┌──

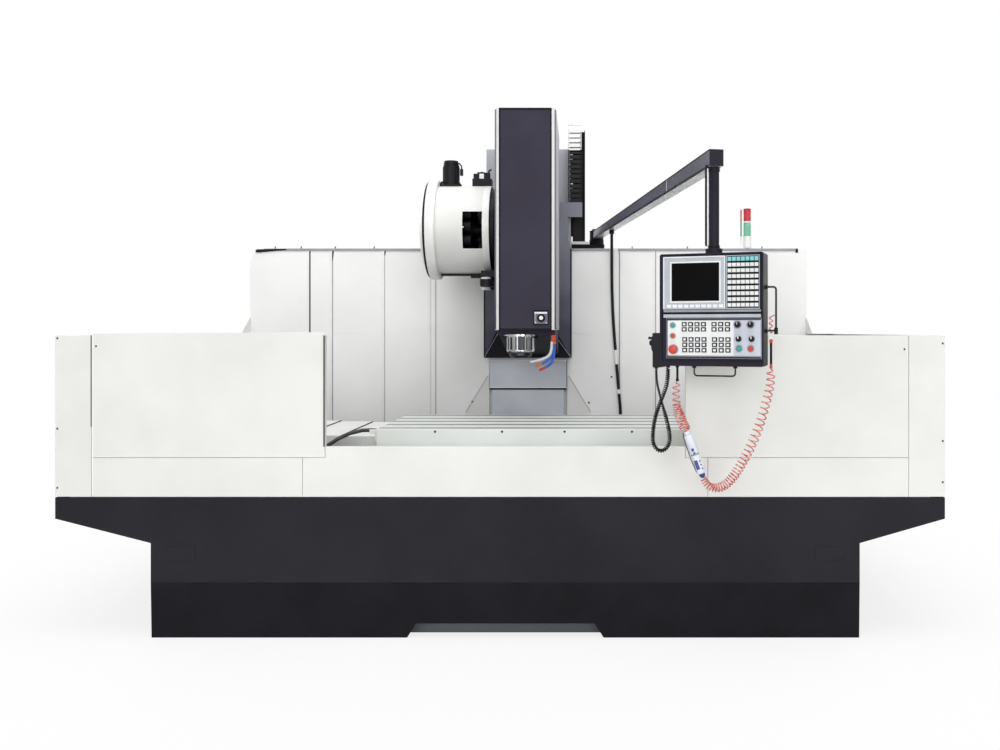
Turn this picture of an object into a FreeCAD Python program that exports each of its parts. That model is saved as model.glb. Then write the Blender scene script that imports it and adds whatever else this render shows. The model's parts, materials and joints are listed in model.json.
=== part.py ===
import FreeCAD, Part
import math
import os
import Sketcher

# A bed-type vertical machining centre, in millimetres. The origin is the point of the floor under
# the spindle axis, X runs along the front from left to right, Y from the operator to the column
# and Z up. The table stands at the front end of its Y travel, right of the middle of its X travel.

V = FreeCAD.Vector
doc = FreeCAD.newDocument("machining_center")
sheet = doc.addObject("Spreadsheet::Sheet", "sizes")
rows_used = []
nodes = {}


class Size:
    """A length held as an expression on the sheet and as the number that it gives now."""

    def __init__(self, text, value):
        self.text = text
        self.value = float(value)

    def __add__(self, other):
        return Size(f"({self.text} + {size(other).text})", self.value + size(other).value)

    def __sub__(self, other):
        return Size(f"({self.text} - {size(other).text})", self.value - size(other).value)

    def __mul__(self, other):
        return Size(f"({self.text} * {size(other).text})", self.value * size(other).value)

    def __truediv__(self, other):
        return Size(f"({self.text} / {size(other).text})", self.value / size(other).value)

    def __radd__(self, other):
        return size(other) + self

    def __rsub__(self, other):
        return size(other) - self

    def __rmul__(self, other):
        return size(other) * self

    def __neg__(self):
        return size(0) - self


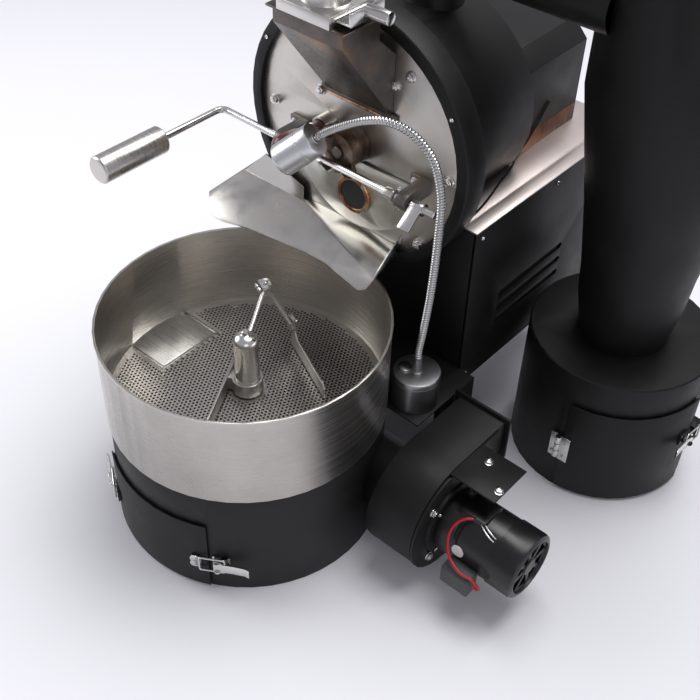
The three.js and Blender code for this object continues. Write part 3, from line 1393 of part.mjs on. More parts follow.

└──

» EXERCISE OBJECTIVE: All of the entries must be quoted exactly; please include each one.

» FINISHED EXERCISE:
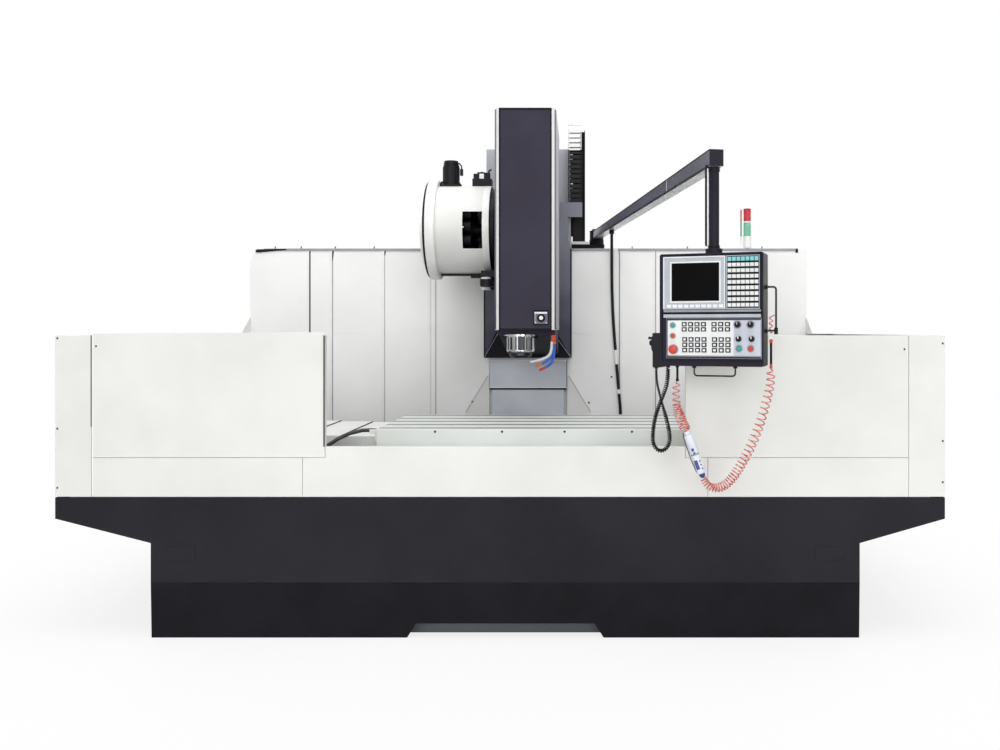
Turn this picture of an object into a FreeCAD Python program that exports each of its parts. That model is saved as model.glb. Then write the Blender scene script that imports it and adds whatever else this render shows. The model's parts, materials and joints are listed in model.json.
=== part.py ===
import FreeCAD, Part
import math
import os
import Sketcher

# A bed-type vertical machining centre, in millimetres. The origin is the point of the floor under
# the spindle axis, X runs along the front from left to right, Y from the operator to the column
# and Z up. The table stands at the front end of its Y travel, right of the middle of its X travel.

V = FreeCAD.Vector
doc = FreeCAD.newDocument("machining_center")
sheet = doc.addObject("Spreadsheet::Sheet", "sizes")
rows_used = []
nodes = {}


class Size:
    """A length held as an expression on the sheet and as the number that it gives now."""

    def __init__(self, text, value):
        self.text = text
        self.value = float(value)

    def __add__(self, other):
        return Size(f"({self.text} + {size(other).text})", self.value + size(other).value)

    def __sub__(self, other):
        return Size(f"({self.text} - {size(other).text})", self.value - size(other).value)

    def __mul__(self, other):
        return Size(f"({self.text} * {size(other).text})", self.value * size(other).value)

    def __truediv__(self, other):
        return Size(f"({self.text} / {size(other).text})", self.value / size(other).value)

    def __radd__(self, other):
        return size(other) + self

    def __rsub__(self, other):
        return size(other) - self

    def __rmul__(self, other):
        return size(other) * self

    def __neg__(self):
        return size(0) - self


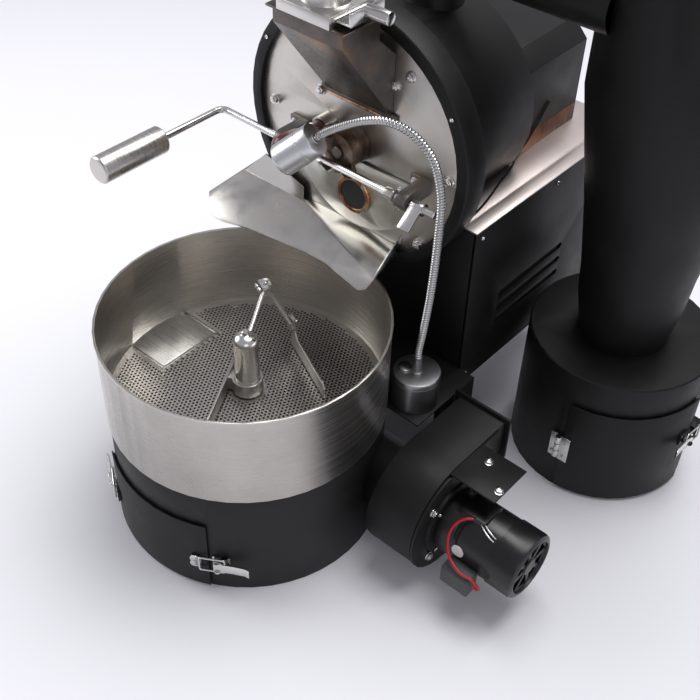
The three.js and Blender code for this object continues. Write part 3, from line 1393 of part.mjs on. More parts follow.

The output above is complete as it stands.